Hesperian Health Guides
All women have a right to health
Every day 20,000 people visit the HealthWiki for lifesaving health information. A gift of just $5 helps make this possible!
Make a gift to support this essential health information people depend on.
All women have a right to health. In part, this means all have a right to good health care. Good health care for women takes into account the different stages of women's lives, from adolescence to old age. It means caring for all her needs, whether or not she is sexually active or planning to have babies. For too many years, "women's health care" has meant little more than maternal health services, such as care during pregnancy and birth. These services are necessary, but they address only motherhood, a fraction of women's health needs.
The right to health goes far beyond good health care. It also means the conditions women live and work in — at home and anywhere they go — should safeguard their health rather than weaken or endanger it. A clinic where broken bones can be set is not enough if a woman lives every day with someone who beats her. Education about sexually transmitted infections is an important ingredient in a woman's health, but it is not very helpful if that woman has no say in her sex life. Asthma treatments can save lives, but more people would breathe easier and be healthier if factories were not allowed to dump poisons into our air and water.
Many great advances in medicines and treatments to improve women's health problems already exist, yet millions of people still suffer from preventable and curable diseases. This is partly because economic and political forces give priority to the needs of those who have power and wealth. People with less power and fewer resources pay the price — often with their health. Corporate globalization has caused extreme inequality, leaving millions without the resources they need to live in good health. Economic policies dictated by the rich and powerful force governments to cut spending on health, education, and social services while the majority of the world's population — living in poverty, lacking basic sanitation, nutrition, and medical services — needs more, not less, of that. Women, often denied basic rights only because they are women, are often the most impoverished, and their health is increasingly threatened by these global policies.
The information and activities in this book can help you, your families, and your communities improve health at a local level and confront the larger social forces that undermine women's right to health. You can use this book to help develop campaigns and strategies in your community to challenge and change these conditions. You will find that you are not alone; you are a member of a broader global movement that cares about women's health and promotes the right to health for all.
Addressing root causes
Good health is more than the absence of disease. Good health means the well-being of a woman's body, mind, and spirit. A woman's health is affected not just by the way her body is made, but by the social, cultural, and economic conditions in which she lives.
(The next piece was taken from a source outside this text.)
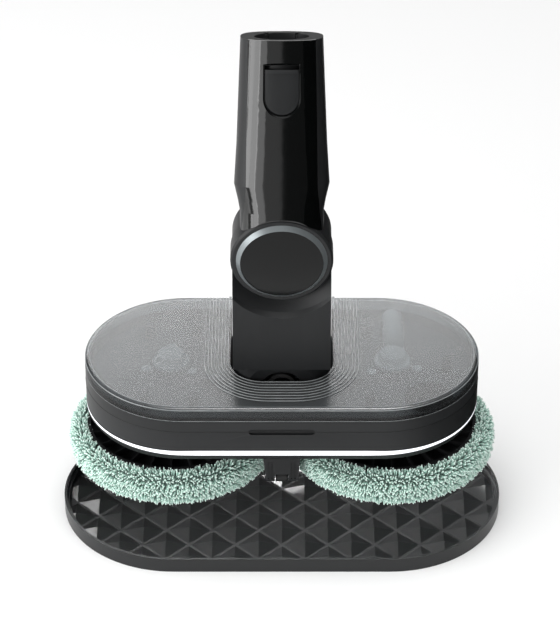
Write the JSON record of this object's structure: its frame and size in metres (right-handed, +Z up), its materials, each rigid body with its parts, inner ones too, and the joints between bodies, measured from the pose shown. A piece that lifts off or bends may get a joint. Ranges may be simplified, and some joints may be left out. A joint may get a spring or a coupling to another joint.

Improving women's health means addressing the "root causes" of ill health — including poverty, gender and racial inequality, and other forms of oppression. While men's health is also affected by these factors, women as a group are treated differently from men. Women usually have less power and lower status in the family and community. This basic inequality means:
- more women than men suffer from lack of access to resources like money, food, land, and mobility.
- more women than men are denied the education and skills to support and protect themselves.
- more women than men lack access to important health information and services.
- more women than men lack power and control over their lives and basic health care decisions.
- poor women, women with darker skin, migrant women, and women from ethnic minority groups experience even more challenges than other women.
This larger view can help you to understand and work to change the underlying "root causes" of women’s poor health. Root causes are the many factors that influence and affect women’s health. These may not be visible, but like the roots of a tree, they are important to promoting life and well-being.
Women's health is a community issue
This book will help you find broader, more inclusive, and more realistic ways to improve women's health and the health of the entire community. As you address the conditions that deprive women of good health, your efforts will help replace the roots of the problems with roots that support good health for all women.